The cervids with their elongated muzzle and large antlers were undoubtedly the codification of the final ascension towards the supernatural world. They were the mount of the soul obliged to leave the Steppe, similar to the auxiliary spirits which helped the shaman make his journeys. The same leaping animals were represented on the Scythian shields and belts. The adoption of this iconography over such great distances is certainly linked to the powers that the nomad cultures attributed to these images during funerary and shamanic rituals. Finally, the Mongolian "Stag Stones" have the characteristic of steppe art which has its significance only in movement. It is necessary to walk around Steles 1 and 4 of Gol Mod to grasp the coming and going of the cervids between Heaven and the Steppe. On one face they are shown descending to Earth, while on the other they are bounding towards the sun and the moon.
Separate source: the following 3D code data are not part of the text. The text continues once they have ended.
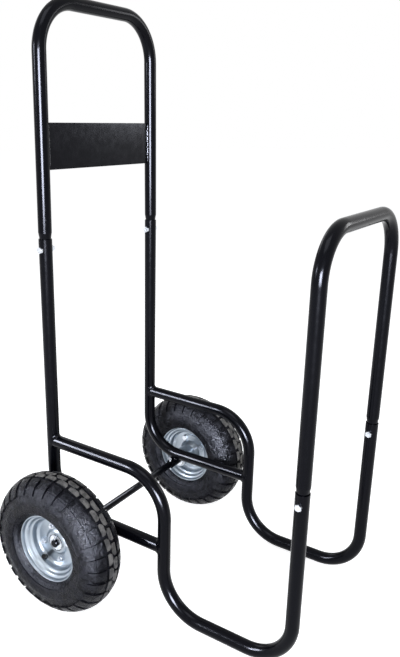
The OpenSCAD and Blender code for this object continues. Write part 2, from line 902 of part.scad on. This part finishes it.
grounded() bearing_balls(LEFT);  // left_bearing_balls
grounded() bearing_shields(LEFT);  // left_bearing_shields
grounded() rim_bolts(LEFT);  // left_rim_bolts
grounded() rim_nuts(LEFT);  // left_rim_nuts
grounded() valve_stem(LEFT);  // left_valve_stem
grounded() valve_cap(LEFT);  // left_valve_cap
grounded() tyre(RIGHT);  // right_tyre
grounded() inner_tube(RIGHT);  // right_inner_tube
grounded() rim_outer(RIGHT);  // right_rim_outer
grounded() rim_inner(RIGHT);  // right_rim_inner
grounded() hub(RIGHT);  // right_hub
grounded() bearing_outer_rings(RIGHT);  // right_bearing_outer_rings
grounded() bearing_balls(RIGHT);  // right_bearing_balls
grounded() bearing_shields(RIGHT);  // right_bearing_shields
grounded() rim_bolts(RIGHT);  // right_rim_bolts
grounded() rim_nuts(RIGHT);  // right_rim_nuts
grounded() valve_stem(RIGHT);  // right_valve_stem
grounded() valve_cap(RIGHT);  // right_valve_cap
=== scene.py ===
"""Fireside log cart: looks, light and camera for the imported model.

Metres, with +Z up and +Y to the rear.
"""
import json
import math
import random

import bmesh
import bpy
from mathutils import Matrix, Vector, noise

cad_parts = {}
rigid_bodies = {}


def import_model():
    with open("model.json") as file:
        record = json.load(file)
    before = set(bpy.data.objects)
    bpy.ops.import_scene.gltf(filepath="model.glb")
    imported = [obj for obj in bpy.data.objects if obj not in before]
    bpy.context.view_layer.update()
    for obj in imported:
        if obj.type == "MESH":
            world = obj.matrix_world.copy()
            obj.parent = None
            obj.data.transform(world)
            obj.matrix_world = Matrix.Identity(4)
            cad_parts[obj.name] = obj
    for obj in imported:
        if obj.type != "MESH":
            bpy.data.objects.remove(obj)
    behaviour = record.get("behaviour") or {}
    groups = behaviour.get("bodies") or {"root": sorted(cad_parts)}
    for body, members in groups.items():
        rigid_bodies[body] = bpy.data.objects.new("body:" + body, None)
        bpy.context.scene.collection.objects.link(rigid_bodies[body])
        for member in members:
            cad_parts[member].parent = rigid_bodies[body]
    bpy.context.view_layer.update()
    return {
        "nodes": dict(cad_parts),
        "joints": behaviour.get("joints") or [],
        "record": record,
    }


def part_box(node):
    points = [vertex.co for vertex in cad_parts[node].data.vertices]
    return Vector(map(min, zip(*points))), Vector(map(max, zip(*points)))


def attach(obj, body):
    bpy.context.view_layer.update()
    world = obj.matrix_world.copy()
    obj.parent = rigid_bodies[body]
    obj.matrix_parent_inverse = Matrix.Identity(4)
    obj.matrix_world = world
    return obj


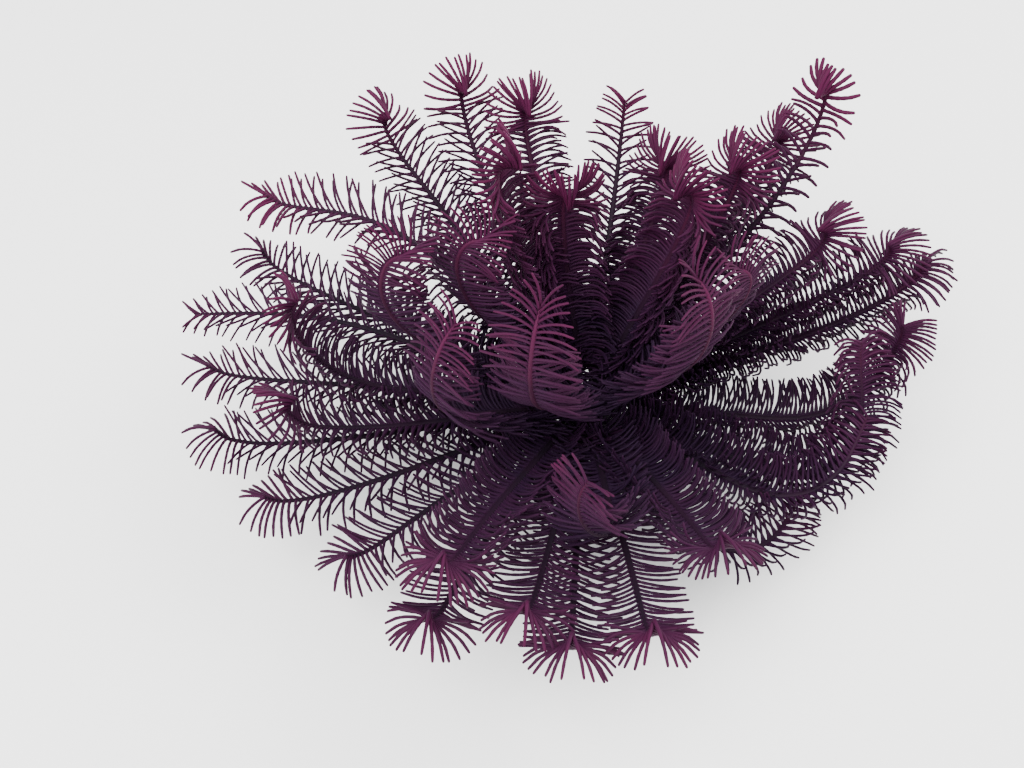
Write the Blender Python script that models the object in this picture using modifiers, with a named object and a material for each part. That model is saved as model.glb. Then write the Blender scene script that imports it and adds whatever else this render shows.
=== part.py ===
"""Black feather star: a many-armed crinoid standing on its cirri, at life size.

Metres, +Z up, the floor is z = 0. +X is the right of the view it is modelled from and
+Y points away from the viewer. Azimuths are degrees counter-clockwise from +X.
"""
import math
from itertools import combinations, product

import bmesh
import bpy
import numpy as np

NAME = "black_feather_star"
GAP = 0.0003                 # space kept between two neighbouring pieces

# Calyx: the small central body
CALYX_HEIGHT = 0.024         # centre of the sphere that the arms leave from
KNOB_RADIUS = 0.0075         # centrodorsal, the knob that carries the cirri
KNOB_BOTTOM = 0.0100
KNOB_TOP = 0.0177
PLATE_TOP = 0.0222           # top of the five ray plates
PLATE_INNER = 0.0022
PLATE_OUTER = 0.0088
PLATE_CORNERS = 5            # points on a plate's inner and outer arc
KNOB_STEPS = 16
DISC_STEPS = 12
DISC_RADIUS = 0.0046         # oral disc, the soft dome round the mouth
DISC_RISE = 0.0032
MOUTH_RADIUS = 0.0012
MOUTH_DEPTH = 0.0011

# Rays: each forks in two, and then each half carries four arms
ROOT_RADIUS = 0.026          # distance of an arm's root from the calyx centre
BRANCH_START = 0.0070        # a ray's trunk starts inside its plate
PLATE_MIDDLE = (KNOB_TOP + PLATE_TOP) / 2
FORK_RADII = (0.0115, 0.0172)
FORK_OVERLAP = 0.0008        # how far a branch starts inside the one that carries it
RAY_THICKNESS = (0.0026, 0.0023, 0.0020, 0.00152)

# Arms
STEM_BASE = 0.00152          # half the diagonal of the square stem: root, middle and tip
STEM_MIDDLE = 0.00125
STEM_TIP = 0.00070
SQUARE = math.pi / 4         # turns a four-sided section to lie flat on its sides
SPAN_LENGTH = 15.4           # millimetres of stem to one straight span, shorter toward the tip
STEM_CROWDING = 0.25         # how much closer the spans lie at the tip
STEM_END = 0.945             # where the pointed tip begins
STEM_THINS = 0.55            # where along the arm the middle thickness is
LINE_STEPS = 240             # fine steps that an arm's centre line is summed in
BEND_START, BEND_END = 0.34, 0.92    # stretch of an arm that bends and sweeps
CURL_START, CURL_END = 0.72, 1.08    # stretch that curls
TWIST_START, TWIST_END = 0.10, 0.75  # stretch that twists about its own line
TIP_REACH = 0.0120           # last stretch of an arm, which rolls in
TIP_ROLL = (57.0, 38.0)      # degrees that it rolls in, and how much more at the back than beside
WHOLE_CURL = 50.0            # degrees of curl that come with a whole roll

# Pinnules: the side branches of an arm, in two rows on each side
PINNULE_SHIFT = 0.12         # one side's sit before the middle of a span, the other's after
PINNULE_DEPTH = 0.75         # how deep a root is sunk, over half the stem's width
PINNULE_LENGTH = 0.0165
PINNULE_LENGTH_PLACES = (0.0, 0.16, 0.78, 1.0)     # along the arm, where the share of
PINNULE_LENGTH_SHARES = (0.90, 1.0, 0.95, 0.82)    # that length is given
PINNULE_RADIUS = 0.00058     # at the root
PINNULE_OVER_STEM = 0.42     # and never more than this share of the stem's
PINNULE_TAPER = 0.85         # thickness at the bend over that at the root
PINNULE_KNEE = 0.52          # where along its length a pinnule bends
PINNULE_SIDES = 3
# Degrees, each on an open arm and what is added on a plush one
PINNULE_ANGLE = (60.0, 20.0)     # from the stem at the root
PINNULE_BACK = (18.0, 12.0)      # that the outer part turns back toward the arm's root
PINNULE_CURL = (8.0, 38.0)       # that the outer part tilts further to the oral face
PINNULE_TILTS = ((4.0, -8.0), (22.0, -8.0))    # from the side to the oral face, two rows
# Crown: the pinnules spread round an axis at a rolled tip. Distances are from the tip, and the
# pairs of degrees are at the tip and at the crown's rim
TIP_PAIRS = (0.0064, 0.0022)     # places of two more pairs
CROWN_FULL, CROWN_END = 0.0100, 0.0180
CROWN_RIM = 0.0125
CROWN_ROUND = (10.0, 92.0)       # round the axis, from its top
CROWN_OPEN = (50.0, 72.0)        # from the axis at the root
CROWN_HOOK = (6.0, 26.0)         # further round by the end: at the tip, and added at the rim
CROWN_DROOP = 58.0               # further from the axis by the end
CROWN_FACING = (14.0, 24.0)      # turn of the axis from the tip's own, and added at the back
PINNULE_SHORTENED = (1.0, 0.85, 0.7, 0.55, 0.42)       # lengths and tilts tried where
PINNULE_TURNED = (0.0, 13.0, -13.0, 26.0, -26.0, 42.0) # a neighbour is in the way
PINNULE_ROOM = 1.15          # gaps that a pinnule keeps to its neighbours
PLACE_VARIES = 0.06          # part of a span
ANGLE_VARIES = 3.0           # degrees
TILT_VARIES = 4.0
LENGTH_VARIES = 0.05         # part of the length
SEED = 11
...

At 70 km from Gol Mod, the same model can still be understood on a very worn stele, decorated with six animals. Three stags, engraved on one part and another of the monument, are in opposed movement (Fig. 12-13). It is now impossible to know who were the trio mounting towards Heaven, but as with ail the Mongolian "Stag Stones"; it is part of an exceptional heritage whose protection and study contributes to the knowledge of the history of the Steppe.



Fig. 12 & 13. North and South sides of a broken stele, 70 km west of Gol Mod.